In the silence, perfect angular momentum matched with a controlled fall is harnessed to provide a feeling of weightlessness. In my book, the ski jump is most like a quick trip to space out of any event at the winter games.
Quick trips to space
Gagarin’s quick trip to space had a profound effect on the world, Russia, and the First Moscow Watch Factory. Following further ventures into space and decades as the successful standard equipment for the Red Air Force, the FMWF was given a new name in 1964: Poljot, which means “flight.”
The following year, another major milestone happened for Russia and for watches that dreamed of being in space: on March 18, 1965, Alexey Leonov became the first human to conduct an extra-vehicular activity (EVA), which is more commonly known as a spacewalk.
The first human to be exposed to the vacuum of space, Leonov spent 12 minutes and 9 seconds outside of the Voskhod 2 spacecraft. Sharing that honor with Leonov was his spacesuit and a Poljot Strela chronograph, which had replaced the Sturmanskie as standard issue for pilots of that time.
Again, it was not a special-issue watch for the mission, but the same sturdy hardware that all Russian pilots were wearing. The Poljot Strela housed a FMWF 3017 column-wheel chronograph movement based on the Venus 150 caliber. Basically, it was a tried-and-true movement, and it performed very well in its new home.
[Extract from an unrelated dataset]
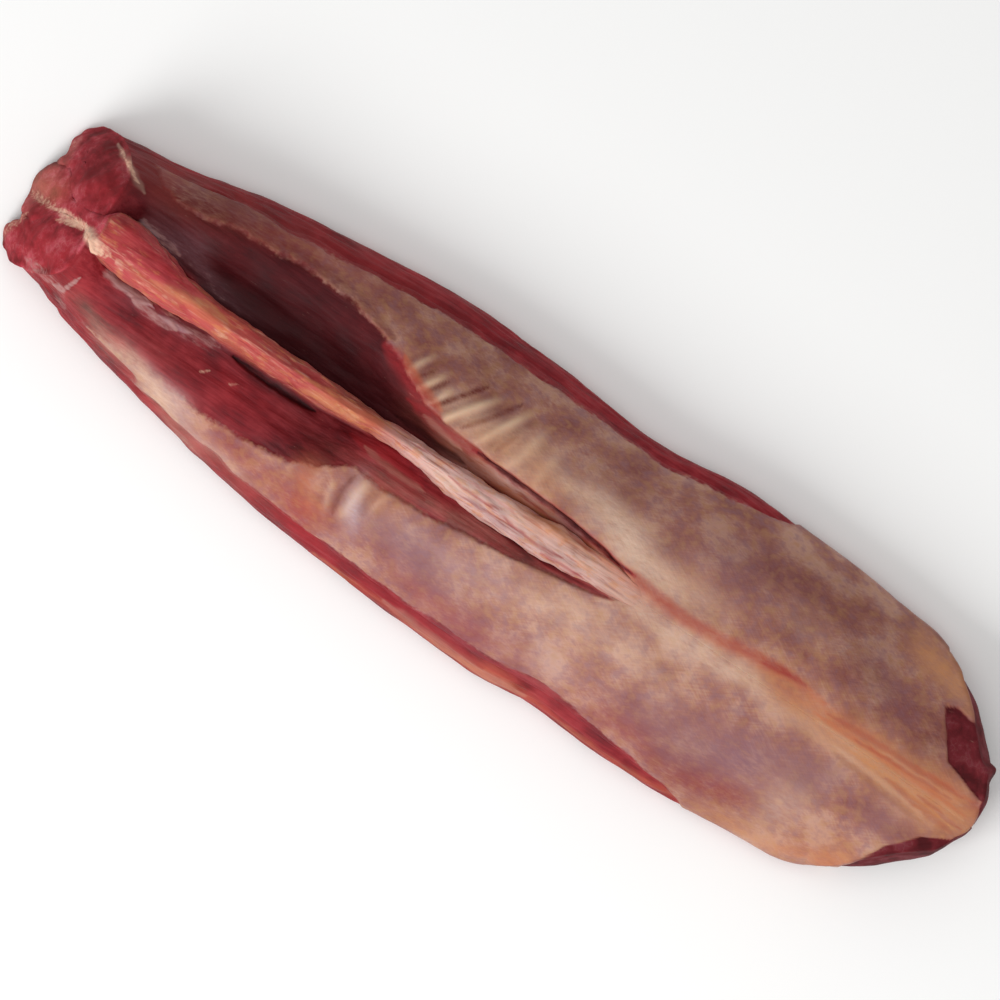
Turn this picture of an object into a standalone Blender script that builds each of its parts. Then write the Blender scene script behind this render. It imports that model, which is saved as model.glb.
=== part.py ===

The time spent outside the spacecraft on a spacewalk is obviously a dangerous experience by anyone’s standards. Unencumbered by a shell of a craft, having nothing between you and the earth but your suit, just makes me think of how liberating that feeling must be, almost blissful, a weightless wonder.
Freestyle aerial skiing
Comparing this to just one event of the Olympics is hardly adequate, so I think we need two: freestyle aerial skiing and figure skating. With freestyle aerials, you have danger, speed, and the feeling of being launched into the wild blue yonder. But it happens so quickly, and in my view, violently with the twisting, turning, and flipping that while it captures the flight and the danger, it lacks the beauty required for a fully accurate comparison.
Figure skating
So I proffer up figure skating as the “soul” to the freestyle aerials’ “body.” The figure skater, especially the female figure skater, glides across the ice with eloquence and grace, only to be shot into the air for a perfectly angelic triple axel, landing like a bird on the tiniest of branches. In my mind, those two events combined come close to the experience of a space flight combined with a spacewalk…if only for the purposes of my meandering.
Standard issue pilots
Fast forward to the late 1970s when Poljot develops Caliber 3133 based upon the Valjoux 7734 cam lever chronograph. This becomes the new standard issue pilot’s watch and brings us to the third major milestone for Russian space exploration.
On January 8, 1994 Valeri Polyakov embarked upon a mission to the Mir space station, where he would stay as part of a study on the long-term effects of weightlessness in space. On March 22, 1995 – 437 days and 18 hours later – he returned to earth and set the current record for longest spaceflight for any single human in history.
With that flight, Polyakov proved that a human could physically survive and stay sane during extended space travel, and that the Poljot 3133 really was an excellent and robust movement capable of handling serious missions.
Nordic combined
Such an extended flight really reminds me of the word marathon. Of course in the winter Olympics, there are no marathons per se, but there is something that actually combines the experience of blasting into space and the long struggle against your body and nature. That event is something many people might not have even heard of, but it could be considered a good proxy for a long haul in space: the Nordic combined.
Say what? The Nordic combined is, as it sounds, two events rolled into one: the ski jump and a 10-kilometer cross country ski race. As previously mentioned, the launch of the jump takes up the first part of the space journey, and the long, tiresome race is the stand-in for the marathon stay that Polyakov endured.
There is no crowd to cheer you on, only your body, your skis, and the cold. I can’t imagine that being in the Mir or even now on the International Space Station is warm. If anything, it does its best to not be cold, but comfy or cozy is out of the question. So being aboard for 14 months in space might find its best allegory in the Nordic combined: a quick and exciting start with a long, slow finish.
And speaking of finishing, I want to speak quickly to an unknown quantity in both technology and watchmaking for Russia before I do. Prior to the space race, there was another race happening all across the world: the race to break the sound barrier. Debatably, America won that race, and slowly other countries added their names to the list.
The tenth person to be credited with breaking the sound barrier happens to be the first Russian to do it: not much is known about the flight or about I.E. Fedorov, the test pilot who was in the seat of the La-176 on December 26, 1948. This means we have no idea what watch was on his wrist, but we do have clues.
Based on things I have read and what I said earlier, the Sturmanskie with Pobeda K-26 movement was standard issue to all pilots by the FMWF, which should have begun being issued in 1947. So in December of 1948 I would venture that it is safe to say the first Russian watch to break the sound barrier MAY have been the same type of watch that was the first in space.
We can never know for sure, but I like the odds.
I trust this was a good intro to Russia and its technical history, and hopefully through these next two weeks we will learn some great things about watchmaking behind the previous Iron Curtain. What originally began in 1930, rugged people making rugged watches tested in the harshest of environments; what a grand heritage!
I love high-end watches (don’t we all?), but I can also appreciate purpose-built machines with a soul that do their job well without pretense or superfluousness.
Also, do turn your attention to Sochi and the wonderful athletes from across the globe coming together in peace for friendly competition. I know that some might be hesitant about supporting these games based on social issues, but let’s look past that for now and cheer for the spirit of competition and international cooperation.